[start]
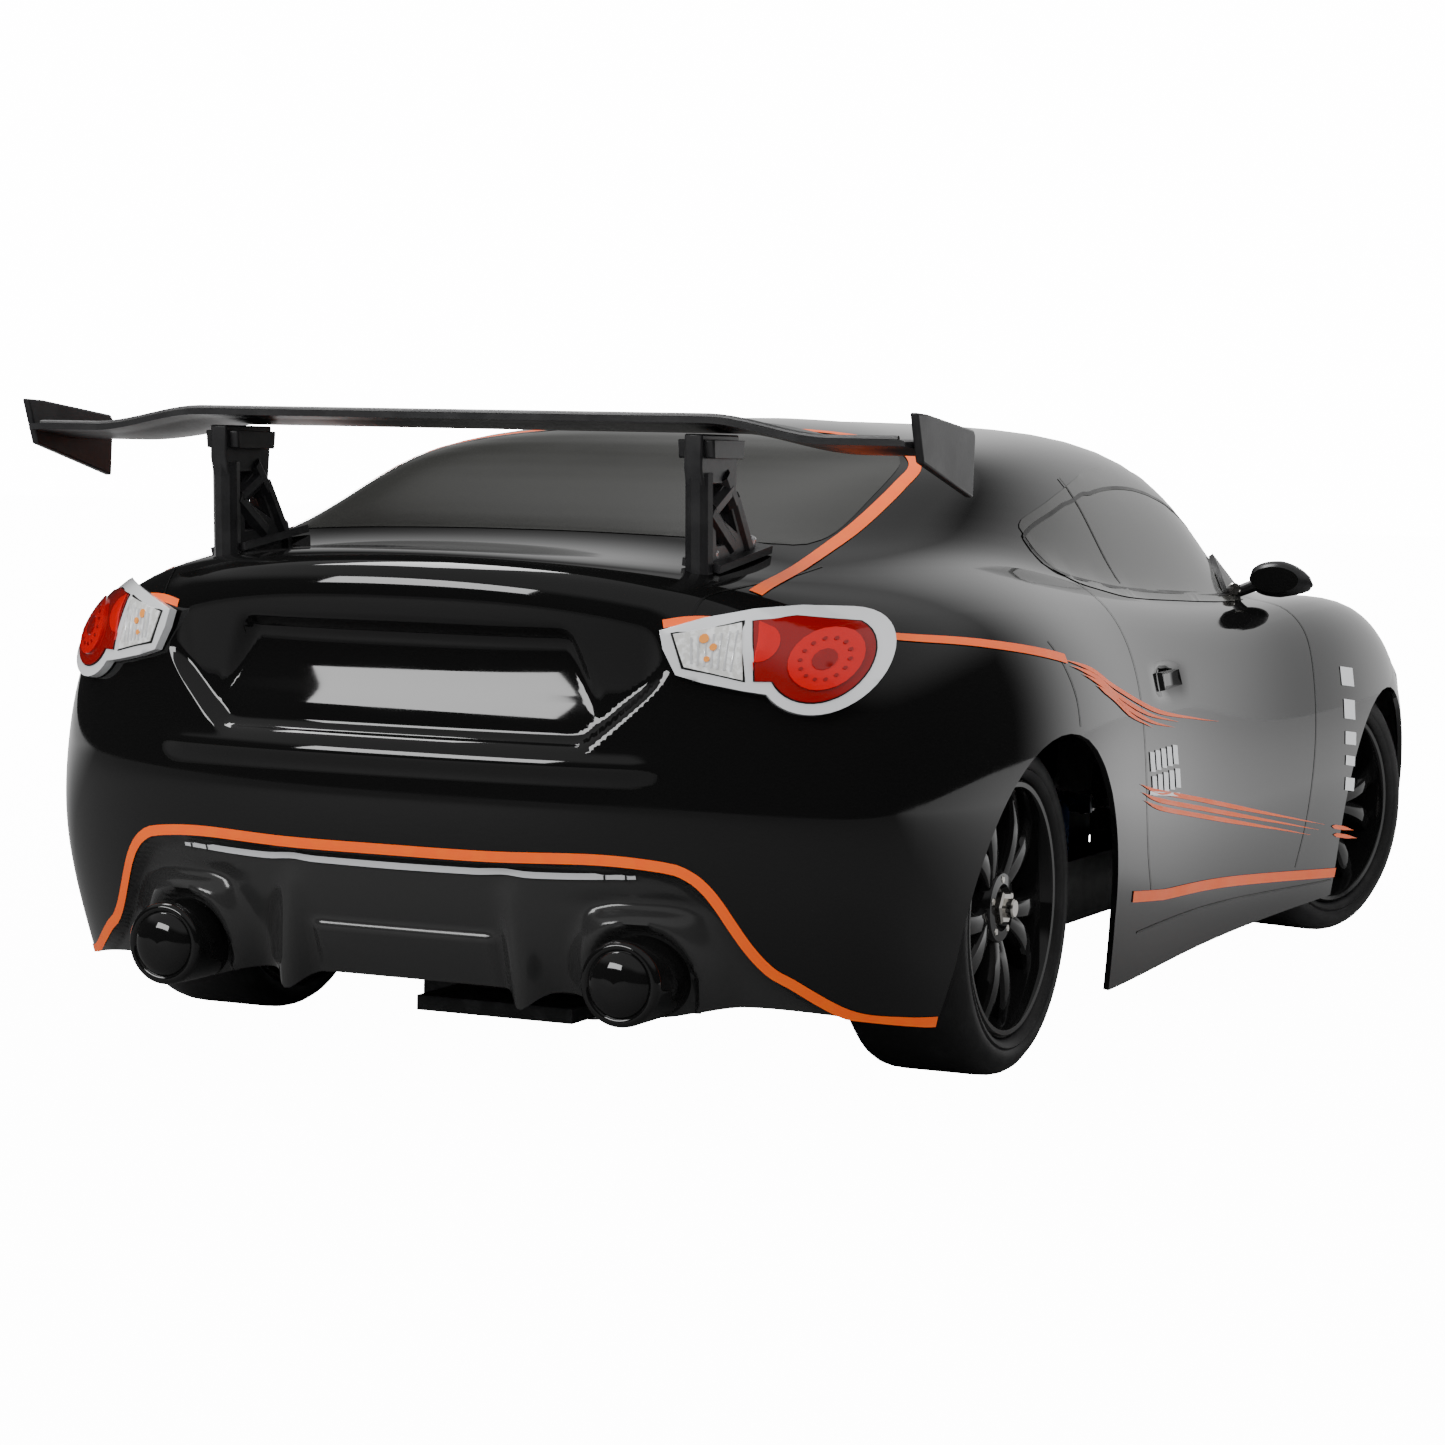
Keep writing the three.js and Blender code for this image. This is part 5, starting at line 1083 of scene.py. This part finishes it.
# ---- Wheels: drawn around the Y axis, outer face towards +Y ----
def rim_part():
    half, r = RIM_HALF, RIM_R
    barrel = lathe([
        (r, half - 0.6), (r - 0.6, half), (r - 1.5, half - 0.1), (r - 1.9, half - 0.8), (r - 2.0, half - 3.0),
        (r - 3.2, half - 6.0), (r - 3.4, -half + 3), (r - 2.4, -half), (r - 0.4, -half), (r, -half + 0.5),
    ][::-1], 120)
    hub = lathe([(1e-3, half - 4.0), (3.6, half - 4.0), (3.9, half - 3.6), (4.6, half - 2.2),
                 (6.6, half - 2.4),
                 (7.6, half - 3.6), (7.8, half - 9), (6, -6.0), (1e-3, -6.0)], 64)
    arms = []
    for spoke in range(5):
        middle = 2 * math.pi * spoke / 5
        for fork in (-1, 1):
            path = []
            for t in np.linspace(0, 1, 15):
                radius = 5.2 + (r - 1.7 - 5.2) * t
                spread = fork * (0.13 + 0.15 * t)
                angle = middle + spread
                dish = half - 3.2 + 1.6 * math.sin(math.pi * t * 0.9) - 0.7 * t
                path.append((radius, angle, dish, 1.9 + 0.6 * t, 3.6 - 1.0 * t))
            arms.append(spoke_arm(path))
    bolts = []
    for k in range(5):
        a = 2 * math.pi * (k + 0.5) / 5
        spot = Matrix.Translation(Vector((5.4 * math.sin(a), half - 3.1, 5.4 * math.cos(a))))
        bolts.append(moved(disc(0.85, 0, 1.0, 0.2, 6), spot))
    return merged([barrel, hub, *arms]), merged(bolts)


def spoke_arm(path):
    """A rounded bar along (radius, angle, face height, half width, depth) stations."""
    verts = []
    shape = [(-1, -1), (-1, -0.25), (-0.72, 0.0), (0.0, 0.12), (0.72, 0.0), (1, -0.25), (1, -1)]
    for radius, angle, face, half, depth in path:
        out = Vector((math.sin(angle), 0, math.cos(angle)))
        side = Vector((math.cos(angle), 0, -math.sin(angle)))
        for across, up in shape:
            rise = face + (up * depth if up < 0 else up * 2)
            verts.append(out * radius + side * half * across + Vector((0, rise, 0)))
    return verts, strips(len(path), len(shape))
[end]
[Problem statement] Write down the full listing again, exactly.

[Answer below]
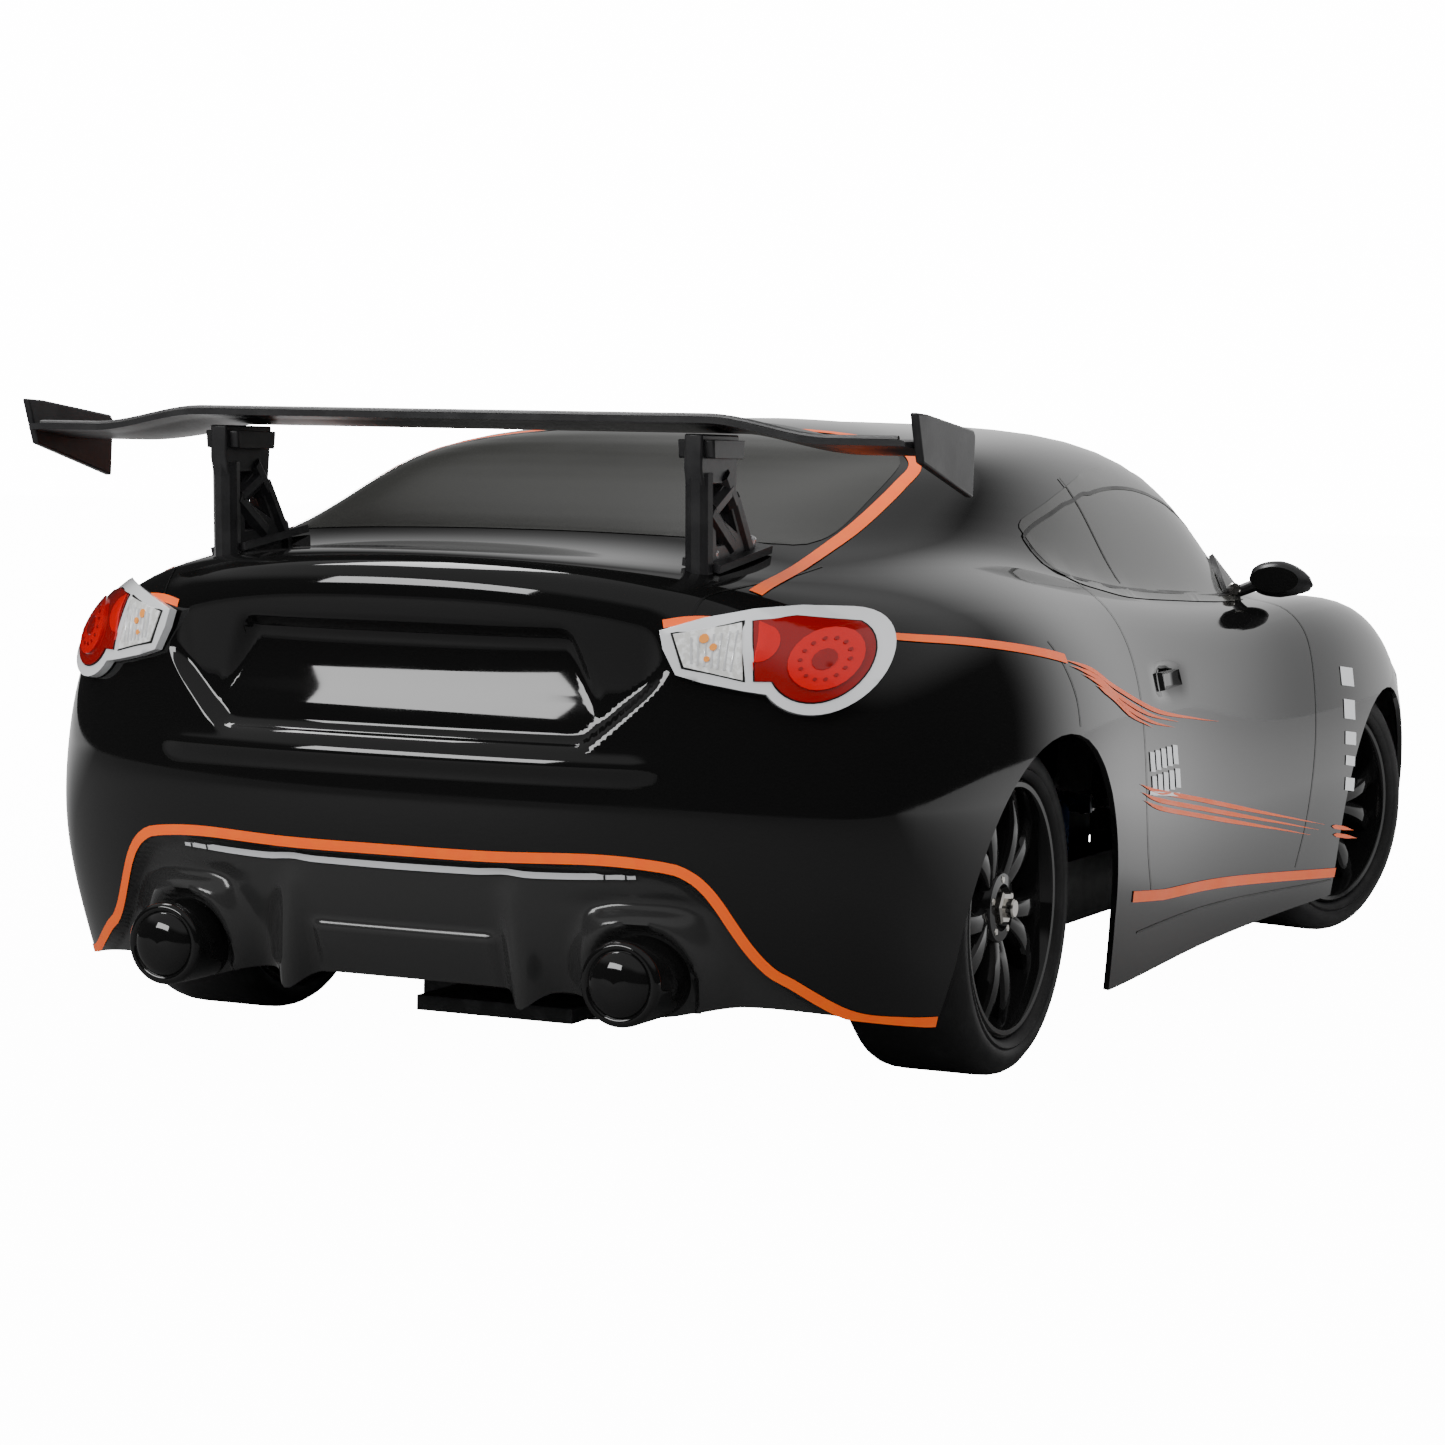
Keep writing the three.js and Blender code for this image. This is part 5, starting at line 1083 of scene.py. This part finishes it.
# ---- Wheels: drawn around the Y axis, outer face towards +Y ----
def rim_part():
    half, r = RIM_HALF, RIM_R
    barrel = lathe([
        (r, half - 0.6), (r - 0.6, half), (r - 1.5, half - 0.1), (r - 1.9, half - 0.8), (r - 2.0, half - 3.0),
        (r - 3.2, half - 6.0), (r - 3.4, -half + 3), (r - 2.4, -half), (r - 0.4, -half), (r, -half + 0.5),
    ][::-1], 120)
    hub = lathe([(1e-3, half - 4.0), (3.6, half - 4.0), (3.9, half - 3.6), (4.6, half - 2.2),
                 (6.6, half - 2.4),
                 (7.6, half - 3.6), (7.8, half - 9), (6, -6.0), (1e-3, -6.0)], 64)
    arms = []
    for spoke in range(5):
        middle = 2 * math.pi * spoke / 5
        for fork in (-1, 1):
            path = []
            for t in np.linspace(0, 1, 15):
                radius = 5.2 + (r - 1.7 - 5.2) * t
                spread = fork * (0.13 + 0.15 * t)
                angle = middle + spread
                dish = half - 3.2 + 1.6 * math.sin(math.pi * t * 0.9) - 0.7 * t
                path.append((radius, angle, dish, 1.9 + 0.6 * t, 3.6 - 1.0 * t))
            arms.append(spoke_arm(path))
    bolts = []
    for k in range(5):
        a = 2 * math.pi * (k + 0.5) / 5
        spot = Matrix.Translation(Vector((5.4 * math.sin(a), half - 3.1, 5.4 * math.cos(a))))
        bolts.append(moved(disc(0.85, 0, 1.0, 0.2, 6), spot))
    return merged([barrel, hub, *arms]), merged(bolts)


def spoke_arm(path):
    """A rounded bar along (radius, angle, face height, half width, depth) stations."""
    verts = []
    shape = [(-1, -1), (-1, -0.25), (-0.72, 0.0), (0.0, 0.12), (0.72, 0.0), (1, -0.25), (1, -1)]
    for radius, angle, face, half, depth in path:
        out = Vector((math.sin(angle), 0, math.cos(angle)))
        side = Vector((math.cos(angle), 0, -math.sin(angle)))
        for across, up in shape:
            rise = face + (up * depth if up < 0 else up * 2)
            verts.append(out * radius + side * half * across + Vector((0, rise, 0)))
    return verts, strips(len(path), len(shape))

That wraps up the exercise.